Jan. 25, 2000 (Minneapolis) -- Most women have continuing or even new bowel problems after surgery to repair an anal sphincter that's damaged while giving birth, according to British researchers who published their findings recently in the journal The Lancet. Although the surgery typically corrects the problem initially, the problems gradually come back, so patients can have recurrent or new difficulties a few years later.
Anal sphincters are the muscles that coordinate bowel movements. They may be damaged during vaginal deliveries. As many as one in three women have some degree of anal-sphincter trauma during their first vaginal delivery. Women will present to their physician with soiling weeks or even months following delivery.
"[A]lthough most patients improve after the procedure, [bowel control] is rarely perfect," the authors write.

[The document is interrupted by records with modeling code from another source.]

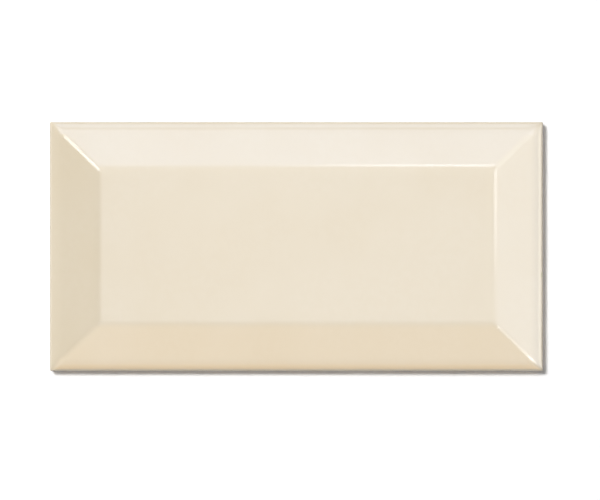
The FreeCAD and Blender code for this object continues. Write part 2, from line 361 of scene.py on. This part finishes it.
def lay_glaze(points, back_size):
    """Step the side walls and wave the face as the glaze does, and say how glazed each point is."""
    glazed = np.zeros(len(points))
    for index in range(back_size, len(points)):
        x, y, z = points[index]
        line = glaze_line(x, y)
        cover = float(smoothstep(line - GLAZE_LINE_SOFTNESS, line + GLAZE_LINE_SOFTNESS, z))
        glazed[index] = cover
        recess = GLAZE_STEP * (1 - cover)
        if z < SIDE.nose_z:
            points[index, 0] -= math.copysign(recess, x) * (abs(x) > LENGTH / 2 - OUTLINE_CORNER)
            points[index, 1] -= math.copysign(recess, y) * (abs(y) > WIDTH / 2 - OUTLINE_CORNER)
        else:
            points[index, 2] -= glaze_sag(x, y, z)
    return glazed


def build_tile():
    """The whole tile as one closed mesh, with a point attribute that is 1 where it is glazed."""
    back = back_sheet(LENGTH / 2, WIDTH / 2)
    rings = tile_rings(LENGTH / 2, WIDTH / 2)
    points = np.vstack([back] + rings + [flat_sheet(rings[-1])])
    faces = tile_faces(len(back), len(rings[-1]), len(rings))
    glazed = lay_glaze(points, len(back))

    mesh = bpy.data.meshes.new("tile_glazed")
    mesh.from_pydata(points.tolist(), [], faces)
    mesh.validate()
    layer = mesh.attributes.new("glaze_cover", "FLOAT", "POINT")
    layer.data.foreach_set("value", glazed)
    mesh.shade_smooth()
    piece = bpy.data.objects.new("tile_glazed", mesh)
    bpy.context.scene.collection.objects.link(piece)
    return piece


# colours as linear light: the cream glaze with its paler and warmer drifts, the bare fired body with its
# grains, the white kiln wash that is left on the key's ribs, and one small stain in the right rim's glaze
GLAZE_COLOUR = (0.790, 0.690, 0.525, 1.0)
GLAZE_PALE = (0.802, 0.706, 0.548, 1.0)
GLAZE_WARM = (0.780, 0.674, 0.502, 1.0)
BODY_COLOUR = (0.66, 0.54, 0.41, 1.0)
BODY_DARK = (0.50, 0.38, 0.27, 1.0)
BODY_PALE = (0.76, 0.66, 0.54, 1.0)
WASH_COLOUR = (0.80, 0.77, 0.71, 1.0)
STAIN_COLOUR = (0.60, 0.58, 0.33, 1.0)
STAIN_PLACE = (0.0741, -0.0086, 0.0042)
STAIN_SIZE = (0.0005, 0.0011, 0.0010)
STAIN_DEPTH = 0.6

# how wide the patches of each colour are
DRIFT_WIDTH = 0.028
MOTTLE_WIDTH = 0.0022
GRAIN_WIDTH = 0.0006
CLOUD_WIDTH = 0.012
SPECK_WIDTH = 0.0011
WASH_WIDTH = 0.005

# heights between which the kiln wash on the ribs fades out
WASH_FULL = 0.00005
WASH_END = 0.00025

# gloss: the glaze's roughness between its clearest and its haziest patches, and the bare body's
GLAZE_CLEAR = 0.09
GLAZE_HAZY = 0.12
HAZE_WIDTH = 0.009
BODY_ROUGHNESS = 0.88
GLAZE_IOR = 1.55

# depth and width of the surface relief
GLAZE_RIPPLE = 0.000005
GLAZE_RIPPLE_WIDTH = 0.0045
BODY_GRAIN = 0.00003
BODY_GRAIN_WIDTH = 0.00035


def add_node(tree, kind, **settings):
    """A shader node with its sockets and properties set by name."""
    node = tree.nodes.new(kind)
    for name, value in settings.items():
        if name in node.inputs:
            node.inputs[name].default_value = value
        else:
            setattr(node, name, value)
    return node


def noise_output(tree, place, width, detail=3.0):
    """Noise between 0 and 1 whose features are about this wide."""
    texture = add_node(tree, "ShaderNodeTexNoise", Scale=1 / width, Detail=detail)
    tree.links.new(place, texture.inputs["Vector"])
    return texture.outputs["Fac"]


def remap(tree, value, from_low, from_high, to_low, to_high):
    """A value carried smoothly from one range to another, held at its ends."""
    node = add_node(tree, "ShaderNodeMapRange", interpolation_type="SMOOTHSTEP")
    node.inputs["From Min"].default_value = from_low
    node.inputs["From Max"].default_value = from_high
    node.inputs["To Min"].default_value = to_low
    node.inputs["To Max"].default_value = to_high
    tree.links.new(value, node.inputs["Value"])
    return node.outputs["Result"]


def product(tree, first, second):
    """Two values multiplied; the second may be a plain number."""
    node = add_node(tree, "ShaderNodeMath", operation="MULTIPLY")
    tree.links.new(first, node.inputs[0])
    if isinstance(second, float):
        node.inputs[1].default_value = second
    else:
        tree.links.new(second, node.inputs[1])
    return node.outputs[0]


def blend_colours(tree, share, low, high):
    """A colour between two others; each is a plain colour or a node's output."""
    node = add_node(tree, "ShaderNodeMix", data_type="RGBA")
    tree.links.new(share, node.inputs[0])
    for socket, colour in ((node.inputs[6], low), (node.inputs[7], high)):
        if isinstance(colour, tuple):
            socket.default_value = colour
        else:
            tree.links.new(colour, socket)
    return node.outputs[2]


def blend_values(tree, share, low, high):
    """A value between two others, which are plain numbers or node outputs."""
    node = add_node(tree, "ShaderNodeMix", data_type="FLOAT")
    tree.links.new(share, node.inputs[0])
    for socket, value in ((node.inputs[2], low), (node.inputs[3], high)):
        if isinstance(value, float):
            socket.default_value = value
        else:
            tree.links.new(value, socket)
    return node.outputs[0]


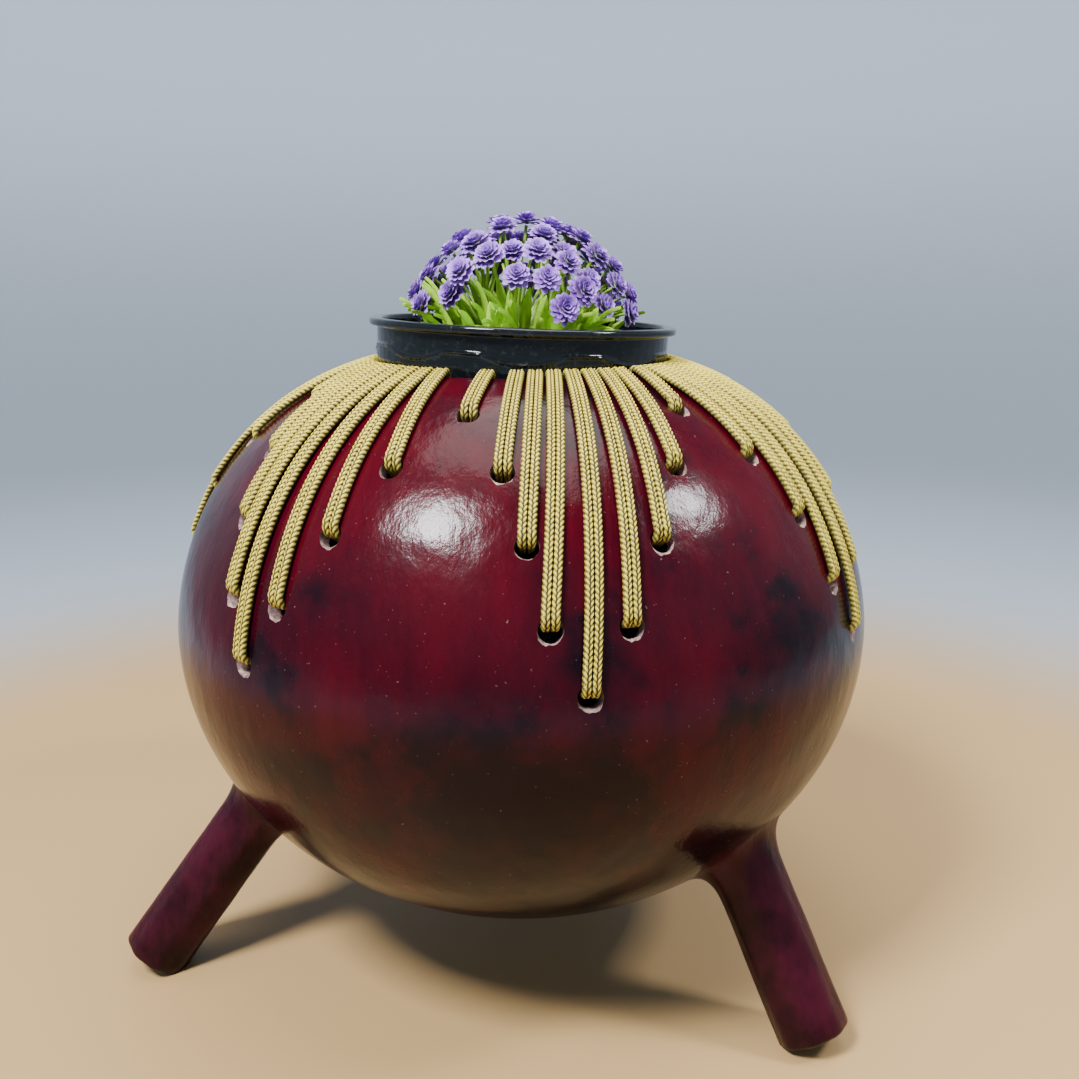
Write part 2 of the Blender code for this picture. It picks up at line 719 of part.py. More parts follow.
def make_head(frame, spin, collection):
    """A pompon in two tiers of pointed petals, the upper tier turned by half a petal."""
    rings = [[frame @ Vector((0.0, 0.0, HEAD_BOTTOM))]]
    for tip, notch, tip_z, notch_z in PETAL_TIERS:
        points = []
        for i in range(2 * PETALS):
            angle = spin + math.pi * i / PETALS
            share, height = (notch, notch_z) if i % 2 else (tip, tip_z)
            radius = share * HEAD_RADIUS
            points.append(frame @ Vector((radius * math.cos(angle), radius * math.sin(angle), height)))
        rings.append(points)
    rings.append([frame @ Vector((0.0, 0.0, HEAD_HEIGHT))])
    return skin("head", rings, collection)


def make_stem(name, points, radius, collection):
    """A round stem as a curve with capped ends, made into a mesh."""
    curve = bpy.data.curves.new(name, "CURVE")
    curve.dimensions = "3D"
    curve.bevel_depth = radius
    curve.bevel_resolution = 0
    curve.use_fill_caps = True
    spline = curve.splines.new("POLY")
    spline.points.add(len(points) - 1)
    for knot, point in zip(spline.points, points):
        knot.co = (point.x, point.y, point.z, 1.0)
    wire = add_object(name + "_wire", curve, collection)
    bpy.context.view_layer.update()
    graph = bpy.context.evaluated_depsgraph_get()
    mesh = bpy.data.meshes.new_from_object(wire.evaluated_get(graph))
    bpy.data.objects.remove(wire)
    mesh_maker = bmesh.new()
    mesh_maker.from_mesh(mesh)
    bmesh.ops.remove_doubles(mesh_maker, verts=mesh_maker.verts, dist=0.00001)
    bmesh.ops.recalc_face_normals(mesh_maker, faces=mesh_maker.faces)
    mesh_maker.to_mesh(mesh)
    mesh_maker.free()
    return add_object(name, mesh, collection)


def make_leaf(foot, azimuth, lift, length, collection):
    """A lance-shaped blade with a raised midrib, arching over towards its tip."""
    level = around(azimuth, 1.0, 0.0)
    side = sideways(azimuth)
    rings = []
    for share, breadth in LEAF_OUTLINE:
        angle = math.radians(lift - LEAF_ARCH_DEG * share)
        along = level * math.cos(angle) + Vector((0.0, 0.0, math.sin(angle)))
        above = side.cross(along) * -1.0
        middle = foot + length * share * along
        half = 0.5 * LEAF_WIDTH * breadth
        rib = 0.5 * LEAF_THICKNESS
        if breadth:
            above_rib, below_rib = middle + rib * above, middle - rib * above
            rings.append([middle - half * side, above_rib, middle + half * side, below_rib])
        else:
            rings.append([middle])
    return skin("leaf", rings, collection)


def make_spray(sector, planter):
    """One main stem with its heads on thin stems and its leaves, fused into one body."""
    middle = sector_middle_deg(sector)
    foot = around(middle, SPRAY_RADIUS, SPRAY_FOOT)
    fork = around(middle, SPRAY_RADIUS, SPRAY_FORK)
    mesh_maker = bmesh.new()
    place = Matrix.Translation(0.5 * (foot + fork))
    bmesh.ops.create_cone(mesh_maker, cap_ends=True, segments=6, radius1=MAIN_STEM_RADIUS,
                          radius2=MAIN_STEM_RADIUS, depth=SPRAY_FORK - SPRAY_FOOT, matrix=place)
    mesh = bpy.data.meshes.new("flower_spray")
    mesh_maker.to_mesh(mesh)
    mesh_maker.free()
    spray = add_object("flower_spray_%d" % (sector + 1), mesh, planter)
    sprigs = bpy.data.collections.new("sprigs_%d" % (sector + 1))
    bpy.context.scene.collection.children.link(sprigs)
    heads = [place for place in head_places() if sector_of(place[0]) == sector]
    for number, (azimuth, polar, depth) in enumerate(heads):
        frame = head_frame(azimuth, polar, depth)
        make_head(frame, HEAD_TURN * number, sprigs)
        root = fork - Vector((0.0, 0.0, FORK_SPACING * (0.5 + number)))
        make_stem("stem", [root, frame.translation], STEM_RADIUS, sprigs)
    for i, (turn, lift, length) in enumerate(LEAVES):
        base = around(middle, SPRAY_RADIUS, LEAF_FOOT + LEAF_SPACING * i)
        make_leaf(base, middle + turn, lift, length, sprigs)
    union = spray.modifiers.new("fuse", "BOOLEAN")
    union.operation = "UNION"
    union.operand_type = "COLLECTION"
    union.solver = "EXACT"
    union.collection = sprigs
    bake(spray)
    keep_largest_body(spray)
    for item in list(sprigs.objects):
        bpy.data.objects.remove(item, do_unlink=True)
    bpy.data.collections.remove(sprigs)
    return spray


def dress(piece, material, parent):
    """Bake the piece, give it its material and hang it on its parent."""
    bake(piece)
    piece.data.materials.clear()
    piece.data.materials.append(material)
    piece.parent = parent


def main():
    clear_scene()
    planter = new_collection("gourd_planter")
    cutters = new_collection("cutters")
    materials = {name: make_material(name) for name in FINISHES}
    stand = add_object("planter_axis", None, planter)
    stand.location = (AXIS_X, AXIS_Y, 0.0)
    pot_seat = add_object("pot_seat", None, planter)
    pot_seat.location = (0.0, 0.0, mouth_edges()[0].y)
    pot_seat.rotation_euler = (0.0, math.radians(POT_TILT_DEG), 0.0)
    pot_seat.parent = stand

    dress(make_shell(planter, cutters), materials["gourd"], stand)
    rims = rim_azimuths()
    for fan in range(FAN_COUNT):
        dress(make_lacing(fan, rims, planter), materials["braid"], stand)

    gourd_cutter = gourd_block("gourd_block", TOUCH_GAP, cutters)
    floor = make_floor_block(cutters)
    for name, azimuth, tilt, foot_radius in LEGS:
        leg, putty = make_leg(name, azimuth, tilt, foot_radius, planter, cutters, gourd_cutter, floor)
        dress(leg, materials["leg"], stand)
        dress(putty, materials["putty"], stand)

    dress(make_pot(planter), materials["pot"], pot_seat)
    dress(make_foam(planter, cutters), materials["foam"], pot_seat)
    for sector in range(SPRAY_COUNT):
        dress(make_spray(sector, planter), materials["flower"], pot_seat)

    for item in list(cutters.objects):
        bpy.data.objects.remove(item, do_unlink=True)


if __name__ == "__main__":
    main()
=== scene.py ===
"""Finish and fine shapes of a dried bottle gourd planter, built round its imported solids.

Lengths are in metres and +Z is up. An azimuth is in degrees from the front (-Y) towards the right (+X).
The rules for the holes, the lacing, the legs and the flower heads are those of the solids.
"""
import math
import random

import bmesh
import bpy
import numpy as np
from bpy.props import FloatProperty, FloatVectorProperty, IntProperty, PointerProperty
from mathutils import Matrix, Vector
from mathutils import noise as perlin


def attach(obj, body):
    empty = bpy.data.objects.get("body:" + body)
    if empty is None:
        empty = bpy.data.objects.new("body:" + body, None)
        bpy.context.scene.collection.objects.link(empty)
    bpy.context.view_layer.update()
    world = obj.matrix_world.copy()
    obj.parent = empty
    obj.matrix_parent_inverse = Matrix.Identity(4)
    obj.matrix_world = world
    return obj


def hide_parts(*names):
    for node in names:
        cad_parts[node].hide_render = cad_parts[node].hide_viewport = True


bl_info = {
    "name": "Dried gourd planter",
    "version": (1, 0, 0),
    "blender": (4, 5, 0),
    "location": "3D View > Sidebar > Gourd",
    "description": "Lacquered gourd shell with a laced rim, dowel legs, a plastic pot and artificial flowers",
    "category": "Add Mesh",
}

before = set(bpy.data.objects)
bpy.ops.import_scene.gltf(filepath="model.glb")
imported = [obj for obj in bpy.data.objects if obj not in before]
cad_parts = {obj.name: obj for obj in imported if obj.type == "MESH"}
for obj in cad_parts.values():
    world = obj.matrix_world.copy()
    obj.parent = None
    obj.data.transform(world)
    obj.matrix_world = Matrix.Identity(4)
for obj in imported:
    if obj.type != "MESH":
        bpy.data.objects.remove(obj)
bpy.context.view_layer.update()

# Gourd: a half ellipse below its widest ring and a flatter shoulder curve above it. The solid's ring is
# a polygon, so the true circle here is a touch smaller and stays inside the solid's box.
AXIS_X = 0.0107
AXIS_Y = -0.0076
GOURD_RADIUS = 0.1254
EQUATOR_Z = 0.128
LOWER_HEIGHT = 0.108
SHOULDER_HEIGHT = 0.097
SHOULDER_POWER = 1.8
SHOULDER_ROOT = 2.84
SHELL_WALL = 0.0048
MOUTH_RADIUS = 0.0553
RIM_ROUNDING = 0.0005
RIM_SHARES = (0.15, 0.5, 0.85)
SHELL_ROWS = 150
INSIDE_ROWS = 36
SHELL_SEGMENTS = 240
CURVE_STEPS = 1500
SLOPE_STEP = 0.00005
SKIN_TOLERANCE = 0.00006
POLE_SHARE = 0.985
GOURD_SEAT = Matrix.Translation((AXIS_X, AXIS_Y, 0.0))
GOURD_MIDDLE = Vector((0.0, 0.0, EQUATOR_Z))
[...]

Their study involved questionnaires and telephone interviews with patients who had had repair surgeries at least five years previously. The surgery in the study, called overlapping anterior anal-sphincter repair, is one way to correct the damage for severe symptoms.
"We're not opposed to [the] surgery," co-author Christine S. Norton, RN, MA, tells WebMD. "The right people [need to be selected.] Those with severe symptoms are more likely to be satisfied ... while those with mild symptoms are more likely to be disappointed." She is a nurse specialist at St. Mark's Hospital in Harrow, England; her focus is patients with bowel control problems.
In this 55-patient study, 38 patients were eligible for the analysis. Of these, none was fully able to control both stool and gas passage. Six of the 38 had complete relief from urgency, the inability to postpone a bowel movement. Twenty still required an incontinence pad and 25 said their bowel problems restricted their lifestyle in some way.
"[A] high proportion of women presenting with incontinence have structural sphincter damage," the authors write. Incontinence is the inability to prevent a bowel movement resulting in soiling. Incontinence pads are often used so daily activities can continue more easily.
Several factors can increase the risk of damage to the anal sphincter during birth. These include a forceps-assisted birth and a baby that weighs over 8 lbs., 14 oz. Another risk is a posterior presentation, in which the back of the baby's head presses against the mother's spine, also known as "sunny-side up." Episiotomy does not prevent the damage, the authors write.
"There is room for reasonable disagreement among physicians as to whether it is advisable to overlap muscle tissue, [as was done by these investigators]," Leslie A. Sharpe, MD, tells WebMD. "Another repair technique ... sews into the sphincter's surrounding tissue. ... These two techniques may differ in how well the repair holds up over time." Sharpe, a clinical associate professor of obstetrics and gynecology at the University of Minnesota in Minneapolis and an attending physician at Health Partners and Regions Hospital in St. Paul, Minn., was not involved in the study.
"Awareness of ... fecal incontinence after vaginal delivery is growing," Michael Moen, MD, tells WebMD in an independent interview. "However, this study has limitations. For example, there was no information for 14% of the patients. ... We don't know whether the patients' problems were related to the repair or to other bowel problems." Moen is a staff gynecologist at Lutheran General Hospital in Chicago.
Women with mild symptoms may want to try conservative measures first, Norton tells WebMD. These include reducing fiber and caffeine in the diet and Kegel exercises, which involve alternately squeezing and releasing the sphincter muscles to build their strength.
- Many women who undergo surgery to repair an anal sphincter damaged during childbirth may initially experience relief, but go on to have bowel problems later.
- Researchers suggest that only those with the most severe symptoms should opt for the surgery, while those with mild symptoms should consider conservative treatment.
- A forceps-assisted birth, large baby, and position of the baby during delivery can increase the risk of damage, and episiotomy does not help to prevent damage.